Around the same time as the attack on the police headquarters in Karabudakhkent, another group of militants attacked a police station in the village of Karamakhi in Dagestan’s Buinaksk district. According to media reports, police also beat back that attack (www.newsru.com, July 10).

During his visit to Dagestan on July 9, President Medvedev convened a meeting of the Kremlin’s Security Council in Makhachkala and told those in attendance, including Russian Interior Minister Rashid Nurgaliev and Federal Security Service Director Aleksandr Bortnikov, that the assassination of Dagestani Interior Minister Adilgerei Magomedtagirov was a "cynical challenge" to the authorities and the state and that law enforcement must quickly track down Magomedtagirov’s killers. "This extremism is being delivered from abroad when riff-raff of all kinds is coming to foul on our land," Medvedev said, in comments broadcast on all of Russia’s main television channels. "The work to restore order and to wipe out terrorists must be continued. Security in the North Caucasus and the life and health of our people are at stake." State television also showed Medvedev observing Special Forces training and inspecting an array of weaponry (Reuters, AFP, RIA Novosti, June 9; Vremya Novostei, June 10).

However, Medvedev also said that local problems in the North Caucasus, including "such contradictions as clans, thievery, bribes," and "systemic deformations in state management," are breeding violence and insecurity in the region (AFP, June 9).

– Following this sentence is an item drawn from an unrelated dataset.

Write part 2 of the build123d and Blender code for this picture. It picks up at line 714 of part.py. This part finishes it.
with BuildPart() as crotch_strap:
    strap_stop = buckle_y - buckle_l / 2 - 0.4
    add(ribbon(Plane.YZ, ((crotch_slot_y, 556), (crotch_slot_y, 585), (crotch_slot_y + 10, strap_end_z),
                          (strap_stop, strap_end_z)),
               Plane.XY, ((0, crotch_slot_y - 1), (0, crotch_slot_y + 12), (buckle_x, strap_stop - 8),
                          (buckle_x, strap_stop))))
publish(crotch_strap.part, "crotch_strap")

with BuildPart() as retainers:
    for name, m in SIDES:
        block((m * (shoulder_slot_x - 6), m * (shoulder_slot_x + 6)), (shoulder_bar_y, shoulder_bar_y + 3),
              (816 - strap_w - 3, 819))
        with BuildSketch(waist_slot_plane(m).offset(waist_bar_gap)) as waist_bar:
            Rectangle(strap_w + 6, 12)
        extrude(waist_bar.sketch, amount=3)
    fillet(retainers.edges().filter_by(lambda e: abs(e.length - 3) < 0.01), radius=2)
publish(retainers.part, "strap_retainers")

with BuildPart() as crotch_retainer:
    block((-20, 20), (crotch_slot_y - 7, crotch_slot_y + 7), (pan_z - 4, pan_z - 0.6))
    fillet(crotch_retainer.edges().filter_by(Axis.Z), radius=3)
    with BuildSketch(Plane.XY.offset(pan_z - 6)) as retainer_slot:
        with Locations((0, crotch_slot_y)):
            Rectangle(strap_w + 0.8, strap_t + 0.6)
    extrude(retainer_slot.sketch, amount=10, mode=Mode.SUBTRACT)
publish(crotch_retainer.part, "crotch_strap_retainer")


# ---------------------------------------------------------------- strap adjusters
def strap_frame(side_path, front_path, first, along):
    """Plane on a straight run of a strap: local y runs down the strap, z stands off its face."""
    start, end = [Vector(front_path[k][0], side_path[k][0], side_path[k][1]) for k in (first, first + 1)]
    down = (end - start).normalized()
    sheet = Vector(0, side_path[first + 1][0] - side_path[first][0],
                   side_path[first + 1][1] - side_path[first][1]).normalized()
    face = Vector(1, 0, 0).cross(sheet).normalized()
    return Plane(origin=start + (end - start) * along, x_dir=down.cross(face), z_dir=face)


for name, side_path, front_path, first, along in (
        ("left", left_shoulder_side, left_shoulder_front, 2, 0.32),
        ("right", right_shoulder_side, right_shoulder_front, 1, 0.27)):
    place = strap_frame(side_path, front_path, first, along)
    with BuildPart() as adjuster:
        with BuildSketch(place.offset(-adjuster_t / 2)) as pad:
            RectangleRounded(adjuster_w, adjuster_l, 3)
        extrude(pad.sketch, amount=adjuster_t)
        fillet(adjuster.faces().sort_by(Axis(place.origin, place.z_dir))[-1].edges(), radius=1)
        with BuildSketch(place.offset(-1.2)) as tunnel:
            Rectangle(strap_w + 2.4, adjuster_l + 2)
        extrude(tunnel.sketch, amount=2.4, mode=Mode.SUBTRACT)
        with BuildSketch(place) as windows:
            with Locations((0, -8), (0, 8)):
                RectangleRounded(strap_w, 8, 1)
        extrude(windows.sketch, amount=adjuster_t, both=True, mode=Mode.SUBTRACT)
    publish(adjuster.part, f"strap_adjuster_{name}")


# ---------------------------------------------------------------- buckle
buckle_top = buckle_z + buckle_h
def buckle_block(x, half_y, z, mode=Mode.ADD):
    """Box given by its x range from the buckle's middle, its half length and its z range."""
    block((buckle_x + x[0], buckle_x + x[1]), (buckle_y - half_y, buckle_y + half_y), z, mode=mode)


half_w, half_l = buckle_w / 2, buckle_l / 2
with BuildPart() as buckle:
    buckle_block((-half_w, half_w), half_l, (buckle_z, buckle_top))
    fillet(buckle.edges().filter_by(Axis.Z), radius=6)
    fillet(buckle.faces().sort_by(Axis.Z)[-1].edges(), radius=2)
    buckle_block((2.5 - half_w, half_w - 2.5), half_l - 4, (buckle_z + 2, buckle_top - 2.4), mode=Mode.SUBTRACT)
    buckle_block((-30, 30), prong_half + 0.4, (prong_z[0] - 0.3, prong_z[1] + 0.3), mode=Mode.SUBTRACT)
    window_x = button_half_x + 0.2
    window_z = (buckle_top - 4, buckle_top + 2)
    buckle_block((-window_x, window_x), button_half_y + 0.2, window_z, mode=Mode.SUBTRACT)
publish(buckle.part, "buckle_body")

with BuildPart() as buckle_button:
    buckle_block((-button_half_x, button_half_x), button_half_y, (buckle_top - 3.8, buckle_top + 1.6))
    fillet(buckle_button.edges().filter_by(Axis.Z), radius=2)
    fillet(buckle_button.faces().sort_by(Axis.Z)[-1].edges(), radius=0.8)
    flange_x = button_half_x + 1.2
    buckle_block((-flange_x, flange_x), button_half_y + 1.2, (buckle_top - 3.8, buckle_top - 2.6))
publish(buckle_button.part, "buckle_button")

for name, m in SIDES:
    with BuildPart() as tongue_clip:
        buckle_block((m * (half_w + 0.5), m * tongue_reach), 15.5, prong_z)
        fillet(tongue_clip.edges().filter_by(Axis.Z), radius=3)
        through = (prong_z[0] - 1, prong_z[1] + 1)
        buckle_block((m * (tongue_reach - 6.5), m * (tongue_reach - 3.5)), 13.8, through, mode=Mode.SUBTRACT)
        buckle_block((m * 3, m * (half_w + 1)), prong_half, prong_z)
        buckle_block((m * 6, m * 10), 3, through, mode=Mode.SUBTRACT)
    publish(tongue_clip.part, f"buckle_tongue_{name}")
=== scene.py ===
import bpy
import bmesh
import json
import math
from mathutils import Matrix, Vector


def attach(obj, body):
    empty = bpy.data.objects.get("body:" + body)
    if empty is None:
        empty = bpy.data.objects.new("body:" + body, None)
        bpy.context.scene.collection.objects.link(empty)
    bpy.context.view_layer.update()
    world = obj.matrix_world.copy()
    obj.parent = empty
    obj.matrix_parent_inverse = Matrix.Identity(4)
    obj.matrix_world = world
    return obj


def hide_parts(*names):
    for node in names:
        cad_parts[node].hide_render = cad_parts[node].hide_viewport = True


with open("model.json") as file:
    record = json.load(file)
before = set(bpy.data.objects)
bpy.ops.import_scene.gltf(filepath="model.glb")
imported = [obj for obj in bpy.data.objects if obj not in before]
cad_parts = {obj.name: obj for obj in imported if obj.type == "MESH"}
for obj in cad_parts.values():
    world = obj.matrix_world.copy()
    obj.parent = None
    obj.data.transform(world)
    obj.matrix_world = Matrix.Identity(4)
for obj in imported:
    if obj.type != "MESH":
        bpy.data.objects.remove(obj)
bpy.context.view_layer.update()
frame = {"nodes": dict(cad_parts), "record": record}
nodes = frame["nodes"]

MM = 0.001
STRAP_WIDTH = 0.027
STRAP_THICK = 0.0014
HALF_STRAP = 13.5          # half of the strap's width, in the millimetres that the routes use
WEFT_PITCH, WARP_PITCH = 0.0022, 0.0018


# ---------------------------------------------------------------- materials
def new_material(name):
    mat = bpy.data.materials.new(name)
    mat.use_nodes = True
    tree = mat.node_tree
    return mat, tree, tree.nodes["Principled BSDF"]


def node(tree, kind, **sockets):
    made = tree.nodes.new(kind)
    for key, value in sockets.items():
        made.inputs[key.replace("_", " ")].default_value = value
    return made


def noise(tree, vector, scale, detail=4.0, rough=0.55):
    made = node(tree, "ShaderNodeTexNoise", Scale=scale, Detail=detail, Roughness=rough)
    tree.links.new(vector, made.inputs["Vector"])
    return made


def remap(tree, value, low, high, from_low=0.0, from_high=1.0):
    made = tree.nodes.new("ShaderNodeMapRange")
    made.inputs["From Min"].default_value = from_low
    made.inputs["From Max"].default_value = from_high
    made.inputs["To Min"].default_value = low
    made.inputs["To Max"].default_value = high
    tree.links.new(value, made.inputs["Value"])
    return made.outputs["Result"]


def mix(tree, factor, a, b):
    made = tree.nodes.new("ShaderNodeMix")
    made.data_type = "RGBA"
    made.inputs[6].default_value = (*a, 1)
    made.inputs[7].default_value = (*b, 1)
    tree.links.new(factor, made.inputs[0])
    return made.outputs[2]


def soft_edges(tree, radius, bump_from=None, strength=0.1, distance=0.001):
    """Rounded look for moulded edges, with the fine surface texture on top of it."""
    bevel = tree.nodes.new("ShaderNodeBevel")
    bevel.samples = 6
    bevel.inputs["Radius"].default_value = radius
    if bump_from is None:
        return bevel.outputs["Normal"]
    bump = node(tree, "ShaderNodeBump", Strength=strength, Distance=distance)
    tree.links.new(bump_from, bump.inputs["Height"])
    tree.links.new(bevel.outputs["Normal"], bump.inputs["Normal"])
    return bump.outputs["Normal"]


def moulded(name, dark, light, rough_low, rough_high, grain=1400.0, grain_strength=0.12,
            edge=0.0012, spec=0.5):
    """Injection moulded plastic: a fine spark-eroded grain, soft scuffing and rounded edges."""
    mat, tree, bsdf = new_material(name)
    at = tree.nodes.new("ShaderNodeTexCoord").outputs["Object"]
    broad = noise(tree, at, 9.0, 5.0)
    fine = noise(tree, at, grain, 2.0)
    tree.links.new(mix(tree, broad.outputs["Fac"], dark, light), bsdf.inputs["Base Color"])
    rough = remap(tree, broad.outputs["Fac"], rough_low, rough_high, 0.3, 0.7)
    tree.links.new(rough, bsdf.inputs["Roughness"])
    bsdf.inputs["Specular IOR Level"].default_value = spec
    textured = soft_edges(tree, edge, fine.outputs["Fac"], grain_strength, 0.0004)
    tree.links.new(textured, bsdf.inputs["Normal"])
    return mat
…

In a similar vein, the Memorial human rights group said in a statement following Magomedtagirov’s assassination that while the armed Islamist underground in Dagestan presents a serious threat that must be countered, "the clan way of life" and the fight for influence between different groups in the republic represent an even greater threat.

Memorial stated that "whoever killed the head of the [Dagestani] MVD – the irreconcilable opponents of Russian statehood or those who belong to power bodies of that state and hope to rule Dagestan tomorrow," the assassination shows that the situation in the republic has become unacceptable. The human rights group noted that, on the one hand, the armed underground has carried out a relentless wave of attacks on senior law enforcement and security officials in the republic over the last several years, while, on the other hand, there has been a bloody struggle between "ethnic-based criminal groups" for power and influence in the republic featuring contract killings and attacks on politicians and officials.

"The clans penetrate the power structures, law enforcement bodies and business from top to bottom," Memorial said in its statement on Dagestan in the wake of the Magomedtagirov assassination. "A person’s position in society is largely determined by his proximity to the leadership of one or another clan. This system is engendering corruption unprecedented even for the North Caucasus. It leaves many citizens of the republic without hope for a worthy life and sows interethnic discord in a multiethnic republic. Political murders are an inevitable consequence of such a state of affairs" (Kavkazky Uzel, June 9).

According to the newspaper Vremya Novostei, local observers believe the assassination of the Dagestani interior minister was not the work of Islamist militants but rather the work of someone seeking to weaken the position of the republic’s current president, Mukhu Aliev (Vremya Novostei, June 10).